Monday, 14 July 2008

Conquering the future

Quite a few of the posts have dealt with the general pitfalls of a society as it moves through its evolutionary phases; all against the background of the Otoom mind model.

How about the positive side - what general dynamics would have to be in place for a society to be successful in the long run?

Perhaps we should start by defining what we mean by 'success'. Systems - complex, dynamic systems - have the propensity to cluster around affinitive elements (at whatever scale) and in doing so increase their complexity further.

Complexity means greater variance, and greater variance entails a higher chance of potentially diverse subsystems. At the same time such an evolution - and it is an evolution in a very real sense - demands an ever increasing size, a wider resource base, and a commensurate infrastructure to accommodate transport and communication. So far so familiar.

The dynamics of our evolving system need to answer the resultant, and sometimes conflicting, demands. For example, a more extensive infrastructure requires improved channels of communication, but that needs resources which are now not available for the rest. Or, a greater diversity heightens the potential for new ideas, but unless organised into a productive whole the plans may never make it past their inception.

Another factor to be considered is the process of evolution itself. When observing past civilisations one is struck by the sheer number of potentially disastrous events. How many times could things have turned out quite differently, and how many times did certain situations result in an advance?

Hence a higher complexity also means a greater range of possibilities and therefore the chance of failure.

A sophisticated society that has the capacity for mastering its environment to allow, say, space travel and the use of the laws of physics to a high degree, and at the same time can take care of its citizens in the face of disease and catastrophes, needs to be able to organise itself to a significant extent.

The salient word here is 'itself'. Nature, that nature which makes for forests, oceans, and even basically agrarian societies, that 'natural' system will have been left behind long ago. The interdependent system of a forest or an ocean does not possess the set of checks and balances which takes care of its elements. Power stations and cities have no functional equivalent in a traditional setting to provide the self-adjusting influences that underpinned the survival of the old earth for millennia.

In other words, an advanced civilisation has to take control of its own destiny - for better or worse. And 'better' must be an option once the potential for disaster or success has fallen into our hands and our hands only.

Let's start with the big picture.

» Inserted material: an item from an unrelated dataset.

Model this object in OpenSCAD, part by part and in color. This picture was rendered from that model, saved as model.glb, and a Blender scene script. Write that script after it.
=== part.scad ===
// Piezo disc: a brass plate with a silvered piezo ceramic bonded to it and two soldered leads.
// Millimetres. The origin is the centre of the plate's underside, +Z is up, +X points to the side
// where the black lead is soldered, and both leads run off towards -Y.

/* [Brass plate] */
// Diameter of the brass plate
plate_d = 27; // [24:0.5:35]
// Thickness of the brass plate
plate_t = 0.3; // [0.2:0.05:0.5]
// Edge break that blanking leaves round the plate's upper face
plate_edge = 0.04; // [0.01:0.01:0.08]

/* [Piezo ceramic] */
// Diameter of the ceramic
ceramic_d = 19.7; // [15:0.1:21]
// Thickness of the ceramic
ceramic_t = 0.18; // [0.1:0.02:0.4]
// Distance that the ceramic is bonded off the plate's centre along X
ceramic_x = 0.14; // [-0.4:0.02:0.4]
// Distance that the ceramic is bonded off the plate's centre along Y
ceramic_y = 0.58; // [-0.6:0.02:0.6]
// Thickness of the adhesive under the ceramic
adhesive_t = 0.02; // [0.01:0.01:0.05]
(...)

Our society of the future will have to administer and control its environment. Not the environment obsessed by contemporary green groups but a space that offers the options to sustain its human activity systems in terms of those systems' needs and potentials - nothing more, and certainly nothing less. To carry out this task its information-gathering processes need to be comprehensive, transparent, and objective. As a consequence the administration, in fact the governance, requires a degree of intelligence that is at once curious as well as discriminatory. Since the implementation of governance spans activities across the entire spectrum of human abilities, that range in itself has to be synchronised with the range inherent in society. Just as there are skilled and not so skilled professions, there is an equally diverse range of citizens, and both sides should complement each other.

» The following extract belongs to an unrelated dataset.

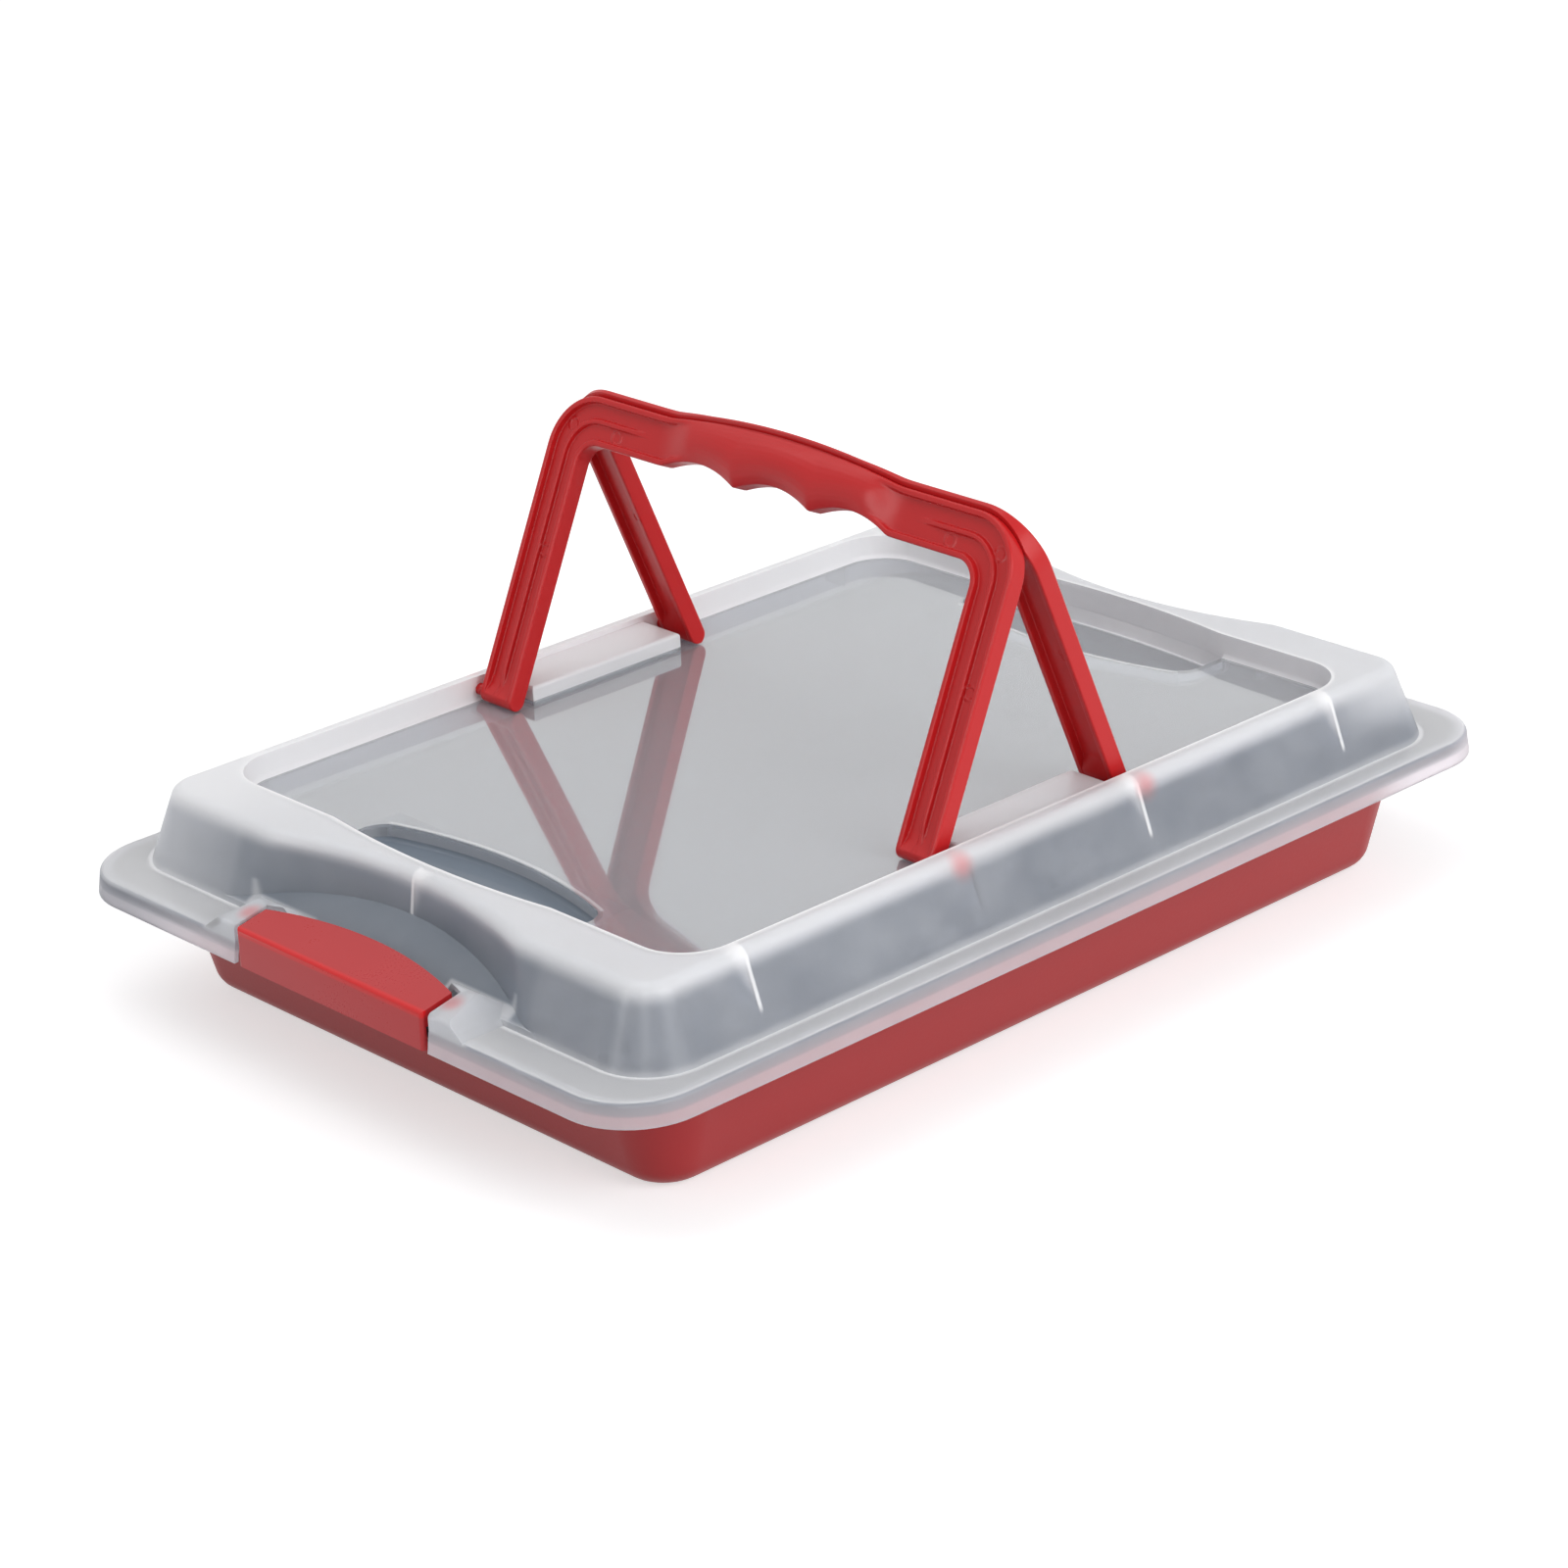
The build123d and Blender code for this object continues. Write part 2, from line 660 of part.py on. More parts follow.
front_bail = make_bail(-1)
front_bail.label = "front_handle"
export_step(front_bail, "parts/front_handle.step")
rear_bail = make_bail(1)
rear_bail.label = "rear_handle"
export_step(rear_bail, "parts/rear_handle.step")
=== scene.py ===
"""Baking pan with a carry lid: finishes, detail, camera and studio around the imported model."""
import bmesh
import bpy
import numpy as np
from mathutils import Matrix, Vector


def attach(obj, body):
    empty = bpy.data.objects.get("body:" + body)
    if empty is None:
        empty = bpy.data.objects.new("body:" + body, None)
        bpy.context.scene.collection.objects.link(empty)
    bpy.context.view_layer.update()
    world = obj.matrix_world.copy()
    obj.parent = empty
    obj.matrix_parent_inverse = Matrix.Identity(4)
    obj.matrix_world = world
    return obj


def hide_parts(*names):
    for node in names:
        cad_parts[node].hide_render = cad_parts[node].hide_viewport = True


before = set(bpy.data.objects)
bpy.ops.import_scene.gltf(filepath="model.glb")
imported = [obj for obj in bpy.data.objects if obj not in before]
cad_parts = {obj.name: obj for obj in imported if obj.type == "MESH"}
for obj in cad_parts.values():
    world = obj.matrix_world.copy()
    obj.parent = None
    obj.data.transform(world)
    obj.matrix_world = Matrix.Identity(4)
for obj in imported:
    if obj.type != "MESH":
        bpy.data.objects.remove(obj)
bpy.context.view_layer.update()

bl_info = {
    "name": "Baking Pan with Carry Lid",
    "version": (1, 0, 0),
    "blender": (4, 5, 0),
    "location": "3D View > Sidebar > Baking Pan",
    "description": "Dresses a baking pan, its frosted carry lid, fold-down handles and end clips",
    "category": "Add Mesh",
}

WHITE = (1, 1, 1, 1)

# Camera of the photograph, in metres: its place and the directions of its right, top and back
CAMERA_PLACE = (-0.99976, -1.07994, 0.67136)
CAMERA_RIGHT = (0.72867, -0.68354, -0.04275)
CAMERA_UP = (0.29269, 0.25436, 0.92175)
CAMERA_BACK = (-0.61918, -0.68416, 0.38541)
CAMERA_SHIFT = (0.0223, -0.0053)
CAMERA_SENSOR_MM = 36.0
CAMERA_CLIP = (0.05, 50.0)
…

Since the higher on the ladder of decision-making we go the greater the demands on skill levels, the all-important feedback loop should take account of these differences. Under the conventional perspective this would be seen as discriminatory and undemocratic. In an advanced sustainable system however it becomes a prerequisite for stability. While the optionality of the system needs to be tested constantly - essential for survival - it must be done so with the ultimate outcome in mind; an outcome that aligns with the overall optionality of its host.

Currently the notion of equality is a well-worn leitmotiv. Yet in practice it never works and considering the historical timelines our current ideals are merely a blip on the evolutionary landscape. It starts with the young when some respond to speech and others require a belting. It continues in later life when some can handle an opportunity while others cause grief. Whether our lip service to equality proves to be as lasting as past systems without it, some of which survived for centuries and even millennia, remains to be seen. That alone should give pause for reflection. What would be the determinant is a selection process favouring ability, regardless of other, more superficial factors. At the same time, resulting averages linkable to some kind of categorisation are inevitable; let them be what they may.

In tandem with a comprehensive assessment of one's environment - not excluding anything possibly deemed inconvenient - comes a similar analysis of its customs and morals. Both of them have already undergone considerable changes throughout history, and mostly for the better. Regardless of what religion, cultural tradition, or pressure groups try to tell us, what is eventually allowed or disallowed is a function of ascertainable reality - and not a conjured spectre of some phantasts. It also becomes a function of maturity, an often ill-used expression but meant here in its most profound sense. Such a degree of maturity means knowing and understanding what is necessary and what is not, what is possible and what is not, and above all, who is able to decide and who is not.

Overall, so far we haven't achieved it yet. Who knows which part of the human race will manage that goal, if any at all.

As far as the complexity and pervasive impact on our planet is concerned, the time for readjustment along the above lines is now. Not every portion of humanity will have the wherewithal for such an exercise, and whoever proves adequate will truly inherit the earth.